Delphi plans to freeze its pension plan in the first half of 2007 for hourly and salaried employees, the company's lawyers said in a Nov. 30 court filing. That means employees couldn't accrue any new pension credits.

Because Delphi failed to make minimum required payments, it faces possible excise taxes and filed a request with the Internal Revenue Service to waive those penalties, court records show.

Delphi has been in talks with former parent General Motors, its creditors and hedge funds to finalize a plan to emerge from bankruptcy. GM said it expects to pay Delphi between $6 billion and $7.5 billion, with some of the money earmarked for Delphi pension obligations.

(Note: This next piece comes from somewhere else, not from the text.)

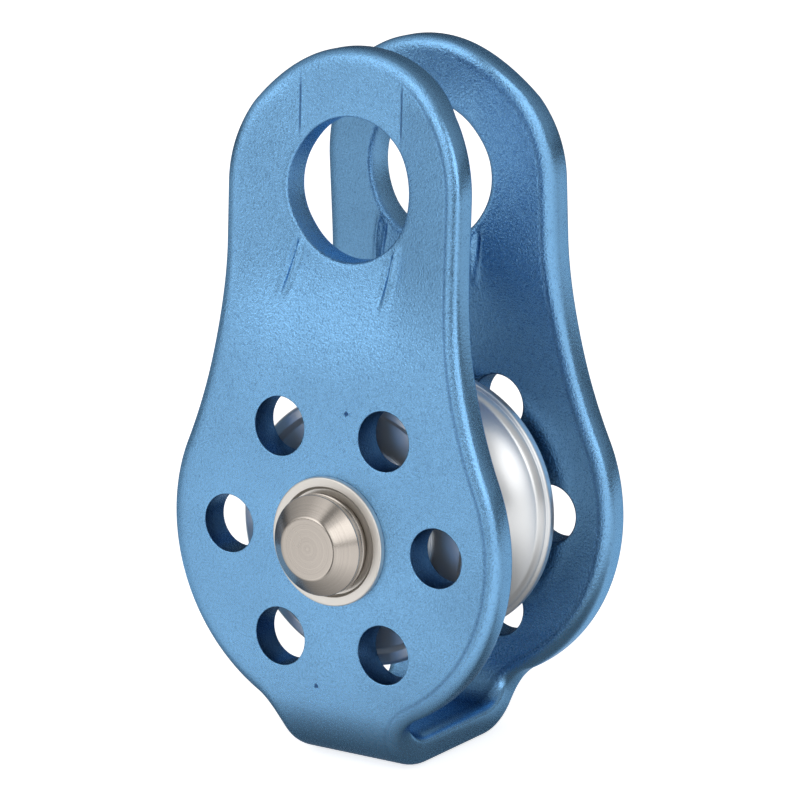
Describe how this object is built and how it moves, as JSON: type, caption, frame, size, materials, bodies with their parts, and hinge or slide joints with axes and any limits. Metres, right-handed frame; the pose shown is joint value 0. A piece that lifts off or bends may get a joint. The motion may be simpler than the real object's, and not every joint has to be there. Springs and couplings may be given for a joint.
{
  "type": "fixed-cheek rope pulley",
  "caption": "Small fixed-cheek rope pulley: a bent U-shaped blue frame with a pressed connector eye, a riveted axle and a grooved sheave on a sealed ball bearing.",
  "frame": {"origin": "centre of the connector eye, midway between the two cheeks", "axes": "+Z away from the sheave along the pulley's length, +Y along the axle from the formed head to the closing cap, +X to the right when the formed head faces the viewer"},
  "size_m": [0.0464, 0.038, 0.085],
  "materials": {
    "anodised_cheek": "bead-blasted and blue anodised, satin",
    "stainless": "turned and lightly polished",
    "stainless_washer": "matte stamped",
    "spacer_alloy": "plain turned",
    "turned_aluminium": "fine turned and polished",
    "spring_steel": "phosphated",
    "bearing_steel": "ground and polished",
    "cage_plastic": "moulded glass-filled plastic",
    "shield_steel": "pressed sheet"
  },
  "bodies": {
    "frame": {"cheek_frame": "anodised_cheek", "axle": "stainless", "end_cap": "stainless", "washer_front": "stainless_washer", "washer_rear": "stainless_washer", "spacer_front": "spacer_alloy", "spacer_rear": "spacer_alloy", "bearing_inner_ring": "bearing_steel"},
    "sheave": {"sheave": "turned_aluminium", "bearing_outer_ring": "bearing_steel", "shield_front": "shield_steel", "shield_rear": "shield_steel", "retaining_ring": "spring_steel"},
    "cage": {"bearing_cage": "cage_plastic"},
    "ball_1": {"ball_1": "bearing_steel"},
    "ball_2": {"ball_2": "bearing_steel"},
    "ball_3": {"ball_3": "bearing_steel"},
    "ball_4": {"ball_4": "bearing_steel"},
    "ball_5": {"ball_5": "bearing_steel"},
    "ball_6": {"ball_6": "bearing_steel"},
    "ball_7": {"ball_7": "bearing_steel"}
  },
  "joints": [
    {"name": "sheave_spin", "type": "hinge", "parent": "frame", "child": "sheave", "pos_m": [0, 0, -0.0407], "axis": [0, 1, 0], "continuous": true},
    {"name": "cage_orbit", "type": "hinge", "parent": "frame", "child": "cage", "pos_m": [0, 0, -0.0407], "axis": [0, 1, 0], "continuous": true},
    {"name": "ball_1_spin", "type": "hinge", "parent": "cage", "child": "ball_1", "pos_m": [0.00421, 0, -0.03542], "axis": [0, 1, 0], "continuous": true},
    {"name": "ball_2_spin", "type": "hinge", "parent": "cage", "child": "ball_2", "pos_m": [-0.0015, 0, -0.03412], "axis": [0, 1, 0], "continuous": true},
    {"name": "ball_3_spin", "type": "hinge", "parent": "cage", "child": "ball_3", "pos_m": [-0.00608, 0, -0.03777], "axis": [0, 1, 0], "continuous": true},
    {"name": "ball_4_spin", "type": "hinge", "parent": "cage", "child": "ball_4", "pos_m": [-0.00608, 0, -0.04363], "axis": [0, 1, 0], "continuous": true},
    {"name": "ball_5_spin", "type": "hinge", "parent": "cage", "child": "ball_5", "pos_m": [-0.0015, 0, -0.04728], "axis": [0, 1, 0], "continuous": true},
    {"name": "ball_6_spin", "type": "hinge", "parent": "cage", "child": "ball_6", "pos_m": [0.00421, 0, -0.04598], "axis": [0, 1, 0], "continuous": true},
    {"name": "ball_7_spin", "type": "hinge", "parent": "cage", "child": "ball_7", "pos_m": [0.00675, 0, -0.0407], "axis": [0, 1, 0], "continuous": true}
  ],
  "couplings": [
    {"joint": "cage_orbit", "follows": "sheave_spin", "ratio": 0.6111},
    {"joint": "ball_1_spin", "follows": "sheave_spin", "ratio": 2.1389},
    {"joint": "ball_2_spin", "follows": "sheave_spin", "ratio": 2.1389},
    {"joint": "ball_3_spin", "follows": "sheave_spin", "ratio": 2.1389},
    {"joint": "ball_4_spin", "follows": "sheave_spin", "ratio": 2.1389},
    {"joint": "ball_5_spin", "follows": "sheave_spin", "ratio": 2.1389},
    {"joint": "ball_6_spin", "follows": "sheave_spin", "ratio": 2.1389},
    {"joint": "ball_7_spin", "follows": "sheave_spin", "ratio": 2.1389}
  ]
}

Hedge funds have been in talks to pump money into Delphi's pension fund in exchange for an equity stake in a recapitalized Delphi.

Delphi's lawyers said in the Nov. 30 court filing that a "workable solution" is being discussed and Delphi "anticipates the current pension situation will be resolved through these discussions and a plan or reorganization."

The PGBC is an unsecured creditor in the bankruptcy because it would be liable for the bulk of Delphi's unpaid pension liabilities if Delphi sought to terminate its plan.

The PBGC opposes the key employee compensation program. "(Delphi) seeks approval to allocate millions of dollars in cash and equity their executive-level employees while contemporaneously asking their rank and file workers to take substantial reductions in their pay rates and benefits."

You can reach David Shepardson at (202) 662-8735 or

Delphi bonus programs

Delphi wants to award $388 million in cash and stock to 466 key executives when the company emerges from bankruptcy.

It also wants to continue a $20 million short-term executive incentive program covering the last six months of 2006 if the company meets financial targets. Only $5.7 million of that fund can go to the highest-level executives on the company's strategy board.

Delphi also wants to be able to pay its CEO an unspecified bonus when it emerges.